= Raising Yoder's Barn =

1998 children's book written by Jane Yolen and illustrated by Bernie Fuchs

Raising Yoder's Barn is a 1998 illustrated children's book written by Jane Yolen and illustrated by Bernie Fuchs. The story is centered on a traditional, Amish barn raising and the Amish sense of community.

==Plot==
The story, written in the lyrical prose style, is narrated by eight-year-old Matthew Yoder. Matthew does not know any other life than growing up on a Pennsylvania farm. Matthew has great pride in working in the fields alongside his brothers and father. When a lightning storm destroys the Yoder's barn, the community is called to action to put the fire out.
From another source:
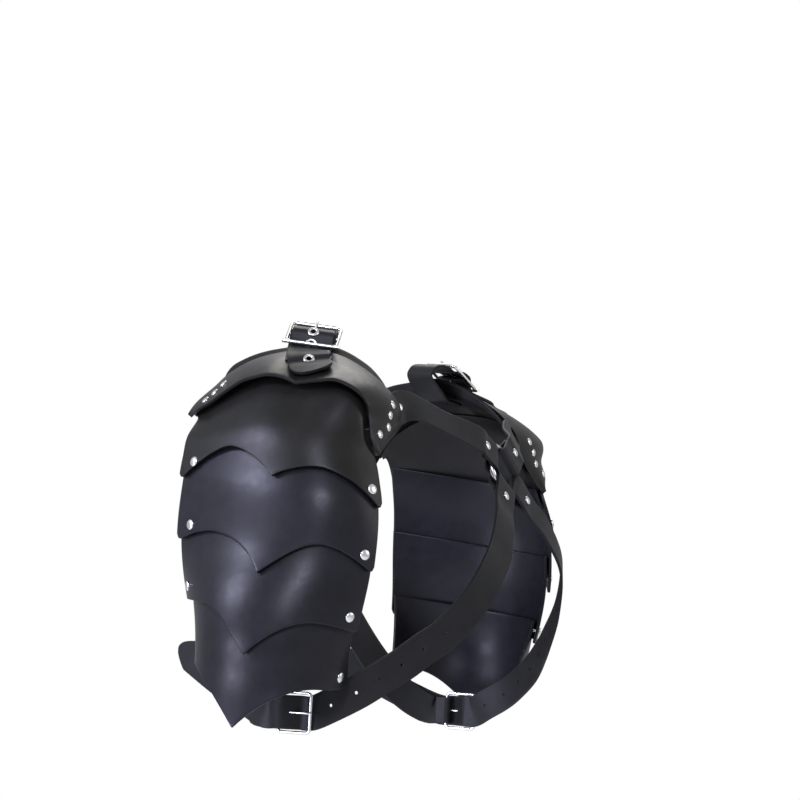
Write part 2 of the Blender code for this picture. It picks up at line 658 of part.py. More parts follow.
def rib_straps():
    """The strap from the chest ring round the ribs, its side buckle and the strap from the back ring."""
    way = Vector((0.02, 0.995, 0.06)).normalized()
    face = (Vector((1, 0, 0)) - way * way.x).normalized()
    cross = way.cross(face)
    half = BUCKLE_LENGTH / 2
    centre = SIDE_BUCKLE_PLACE

    def spot(along, level):
        return centre + way * along + face * level

    frame = buckle_frame("side_buckle", centre, way, face, -half, half, (), STRAP_WIDTH + 5 * CLEARANCE, False)
    hinge = spot(half, 0)
    rest = spot(-half - 0.001, BUCKLE_WIRE + CLEARANCE + PRONG_RADIUS)
    pin = prong("side_prong", hinge, rest, face)

    under = -(BUCKLE_WIRE + CLEARANCE + STRAP_THICKNESS / 2)
    over = BUCKLE_WIRE + 2 * CLEARANCE + STRAP_THICKNESS * 1.5
    loop = ring_loop(CHEST_RING_PLACE, CHEST_RING_FACE, LOWER_LOOP_ANGLE)[::-1]
    run = spread([loop[-1]] + [chest_spot(row) for row in UNDER_ARM_ROUTE] + [(spot(-half, under), face)], 20)
    weave = [(spot(-0.35 * half, under * 0.8), face), (spot(0.0, -under * 0.25), face),
             (spot(0.5 * half, over * 0.8), face), (spot(half, over), face),
             (spot(half + 0.010, over * 1.05), face)]
    tail = spread([(spot(half + 0.010, over * 1.05), face)] + [chest_spot(row) for row in TAIL_ROUTE], 8)[1:]
    stations = loop[:-1] + run + weave + tail
    widths = [LOOP_WIDTH] * (len(loop) + 1) + [STRAP_WIDTH] * (len(stations) - len(loop) - 2)
    widths.append(STRAP_WIDTH * 0.12)
    widths[-2] = STRAP_WIDTH * 0.96
    strap = ribbon("under_arm_strap", stations, widths, STRAP_THICKNESS, LEATHER)
    boolean(strap, prong_punch("side_prong_punch", hinge, rest, face), "DIFFERENCE")
    holes, travelled = [], 0.0
    for (first, look), (second, _) in zip(run[-2::-1], run[-1:0:-1]):
        travelled += (second - first).length
        if len(holes) < 6 and travelled > HOLE_PITCH * (len(holes) + 1.0):
            holes.append((first, look))
    boolean(strap, punch("under_arm_punch", holes, HOLE_RADIUS), "DIFFERENCE")

    back_loop = ring_loop(BACK_RING_PLACE, BACK_RING_FACE, LOWER_LOOP_ANGLE)[::-1]
    fold = bar_loop(hinge, way, face, BUCKLE_WIRE, STRAP_THICKNESS)
    inner = -(BUCKLE_WIRE + CLEARANCE + STRAP_THICKNESS / 2)
    route = [chest_spot(row) for row in LOWER_BACK_ROUTE]
    run = spread([back_loop[-1]] + route + [(spot(half + 0.020, -0.0024), face)], 14)
    closing = [(spot(half + 0.010, inner), -face)]
    stations = back_loop[:-1] + run + [(spot(half + 0.009, -inner * 0.6), face)] + fold + closing
    widths = [LOOP_WIDTH] * (len(back_loop) + 1) + [STRAP_WIDTH] * (len(run) - 3) + [LOOP_WIDTH] * 8
    lower = ribbon("lower_back_strap", stations, widths, STRAP_THICKNESS, LEATHER)
    boolean(lower, slot("side_prong_slot", hinge - way * 0.002, way, cross, face, 0.016,
                        2 * PRONG_RADIUS + 3 * CLEARANCE, 0.016), "DIFFERENCE")
    return [frame, pin, strap, lower]


for scene_object in list(bpy.data.objects):
    bpy.data.objects.remove(scene_object)
HARNESS = bpy.data.collections.new("shoulder_harness")
CUTTERS = bpy.data.collections.new("cutters")
bpy.context.scene.collection.children.link(HARNESS)
bpy.context.scene.collection.children.link(CUTTERS)

PLATE_LEATHER = material("plate leather", (0.040, 0.040, 0.046), 0.42, 0.0)
LEATHER = material("strap leather", (0.022, 0.022, 0.023), 0.5, 0.0)
NICKEL = material("nickel", (0.78, 0.77, 0.74), 0.22, 1.0)

make_rings()
LEFT_PIECES = make_cap_and_yoke() + make_lames() + main_straps() + shoulder_buckle() + rib_straps()
for left_piece in LEFT_PIECES:
    mirrored(left_piece, left_piece.name + "_right")
    left_piece.name += "_left"
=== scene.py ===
# %% [markdown]
# A leather shoulder harness, dressed for its photograph.
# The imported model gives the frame: every strap, plate, ring and buckle already has its place. This lesson models each
# of them again with the thickness, rounded edges, folds and fittings of real leatherwork, and then finishes them.
# Units are metres. +X is the wearer's left, -Y the wearer's front and +Z up.

# %% Load the frame
import math

import bpy
from mathutils import Matrix, Vector


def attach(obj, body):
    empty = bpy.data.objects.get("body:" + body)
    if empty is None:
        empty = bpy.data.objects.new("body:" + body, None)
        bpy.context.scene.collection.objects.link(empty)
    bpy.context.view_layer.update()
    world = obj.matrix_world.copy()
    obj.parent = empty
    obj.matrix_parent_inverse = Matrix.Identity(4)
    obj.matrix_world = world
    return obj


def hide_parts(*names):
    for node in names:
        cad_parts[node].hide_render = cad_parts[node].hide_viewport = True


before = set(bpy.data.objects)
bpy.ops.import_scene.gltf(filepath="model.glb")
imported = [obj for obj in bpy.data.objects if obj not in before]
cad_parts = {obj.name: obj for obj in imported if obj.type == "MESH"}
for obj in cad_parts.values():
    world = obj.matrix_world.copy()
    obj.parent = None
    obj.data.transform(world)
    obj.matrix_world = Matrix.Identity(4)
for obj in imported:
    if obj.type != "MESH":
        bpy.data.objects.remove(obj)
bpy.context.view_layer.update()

# %% [markdown]
# The photograph is taken from the wearer's right, a little to the front and a little below the shoulder, from about
# two metres away. A long lens at that distance keeps the far shoulder nearly as large as the near one. The camera
# could be shifted to hold the uprights parallel, but a small upward pitch gives the same framing more simply.

# %% Camera
CAMERA_PLACE = (-1.8835, -0.9566, -0.3163)
CAMERA_YAW = math.radians(26.354)
CAMERA_PITCH = math.radians(7.886)
camera_data = bpy.data.cameras.new("camera")
camera_data.lens = 98.58
camera_data.sensor_width = 36
camera = bpy.data.objects.new("camera", camera_data)
camera.location = CAMERA_PLACE
camera.rotation_euler = (math.pi / 2 + CAMERA_PITCH, 0, CAMERA_YAW - math.pi / 2)
bpy.context.scene.collection.objects.link(camera)
bpy.context.scene.camera = camera
print("camera", round(camera_data.lens, 1), "mm lens")

# %% [markdown]
# A product photographer lights black leather with large soft boxes, because black shows only what it reflects. A
# reflection leaves a surface as steeply as it arrives, so each pale streak of the photograph tells where its box
# stands. Two boxes beyond the back of the near arm, a high one and a low one, draw the long streak down the plates.
# One on the camera's side draws the second streak, and one high beyond the far shoulder gives the caps a satin top.

# %% Lights
def area_light(name, place, target, size, power, tint=(1.0, 1.0, 1.0)):
    light = bpy.data.lights.new(name, "AREA")
    light.shape = "RECTANGLE"
    light.size, light.size_y = size
    light.energy = power
    light.color = tint
    lamp = bpy.data.objects.new(name, light)
    lamp.location = place
    lamp.rotation_euler = (Vector(target) - Vector(place)).to_track_quat("-Z", "Y").to_euler()
    bpy.context.scene.collection.objects.link(lamp)


NEAR_PLATES = (-0.24, 0.02, -0.22)
area_light("streak box", (-1.79, 1.62, 1.12), NEAR_PLATES, (0.75, 0.6), 42, (0.72, 0.74, 1.0))
area_light("low streak box", (-2.38, 1.47, -0.49), NEAR_PLATES, (0.9, 0.7), 34, (0.74, 0.76, 1.0))
area_light("camera side box", (-2.97, -1.27, 1.25), (-0.24, 0.0, -0.22), (0.5, 0.7), 46, (0.78, 0.79, 1.0))
area_light("top box", (1.47, 0.54, 1.74), (-0.18, 0.0, 0.0), (1.4, 1.2), 17, (1.0, 0.97, 0.93))
area_light("front box", (0.6, -2.6, 0.7), (0.0, 0.0, -0.1), (1.2, 1.6), 14)

# %% [markdown]
# The floor is a plain pale plane at the level of a wearer's feet, well below the picture. The room behind is white,
# but it lights the leather less than it shows, as when black flags stand just out of view. A Light Path node makes
# that difference: the camera sees one background and the leather is lit by another.

# %% Floor and room
FLOOR_LEVEL = -1.42
bpy.ops.object.select_all(action="DESELECT")
bpy.ops.mesh.primitive_plane_add(size=16, location=(0, 0, FLOOR_LEVEL))
floor = bpy.context.object
floor.name = "floor"
floor_paint = bpy.data.materials.new("floor paint")
floor_paint.use_nodes = True
floor_shader = floor_paint.node_tree.nodes["Principled BSDF"]
floor_shader.inputs["Base Color"].default_value = (0.86, 0.86, 0.86, 1)
floor_shader.inputs["Roughness"].default_value = 0.9
floor.data.materials.append(floor_paint)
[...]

Once the ashes settle, the Yoders plan a barn raising. The women bring food and the men work to build the structure. Matthew worries that he will not be able to help in the barn raising because of his age. Samuel Stulzfoot, the organizer, gives Matthew a very special job of being his "voice" and carrying his instructions to the other workers. After a very long day, the barn is complete and the family asks God to bless their new barn and the upcoming harvest season. The new season proves fruitful and Matthew anxiously awaits another year of helping his family in the fields.

==Art==
The illustrations, by Bernie Fuchs are prints of oil paintings. Muted reds, yellows, browns, and tans are the primary colors used in this book.